Photographer & Mixed Media Artist
Dawn Willis studied photography, painting and printmaking at New York City’s School of Visual Arts. Although her early published work involved celebrity photographs, she has for many years focused on our immediate surroundings.
Her photography is notable for its unusual subject matter, strong sense of composition and the vivid, heavily saturated colors that blur the distinction between object and abstraction.
A self-proclaimed Polaroid Junkie, Ms. Willis also enjoys the various Polaroid processes, including Instant Image Transfers and photographs using the Polaroid SX-70 camera, which produces images that can be manipulated.

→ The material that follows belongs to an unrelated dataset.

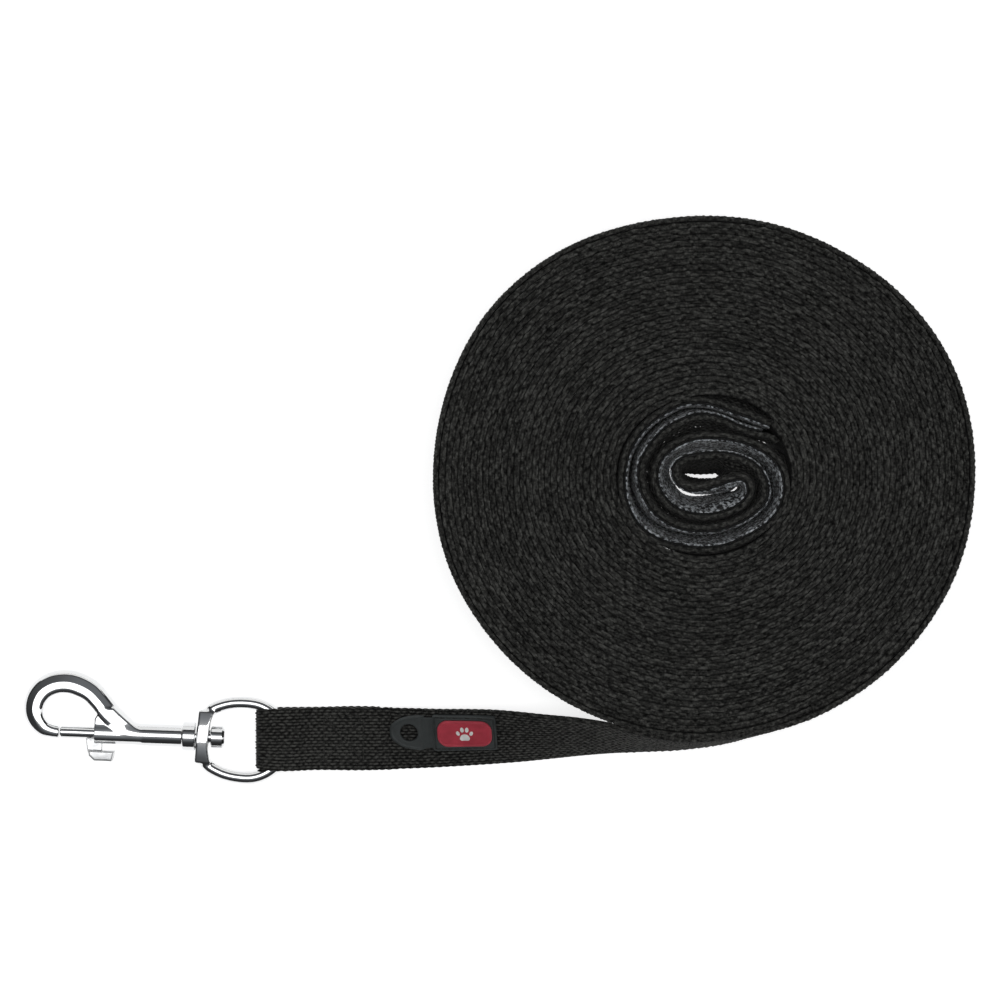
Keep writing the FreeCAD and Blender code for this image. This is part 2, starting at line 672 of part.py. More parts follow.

In addition to photography, her recent work has focused on using various mixed media techniques to create large abstract pieces, as well as pieces using cabochons, lace, found objects, and Steampunk cogs and gears.
From 2012 to 2015 Ms. Willis served as Art Curator for the Town of Southeast Cultural Arts Coalition’s Studio Around the Corner in Brewster, NY. She also has held the position of Director of the Studio’s Visual Arts Committee. Ms. Willis is on the Putnam Arts Council’s Board of Trustees, as well as, a member of the Visual Arts Gallery Committee. Along with Executive Director & President of PAC, Joyce Picone, Dawn created CONNECT: a forum for visual artists.
In addition to being in private collections, her work has been exhibited at the Putnam Arts Council where she was the Featured Artist for over a year and a half along with a large mixed media piece in PAC’s foyer, Arts on The Lake, the Front Street Gallery’s Summer Invitational Exhibit 2016, Kine Buddies, the now defunct G.A.S. Gallery in Poughkeepsie, NY, and the Brewster Library. Before being named Art Curator, her work was exhibited in a solo show, ‘The Edgy Side of Life“, as well as group shows at Studio Around the Corner.
“Although much of my recent work is mixed media most of my early work, which I continue to do today, is photography.
“Unlike many artists, my desire is for the viewer to see what they see in my work, rather than dictate what I believe they should see.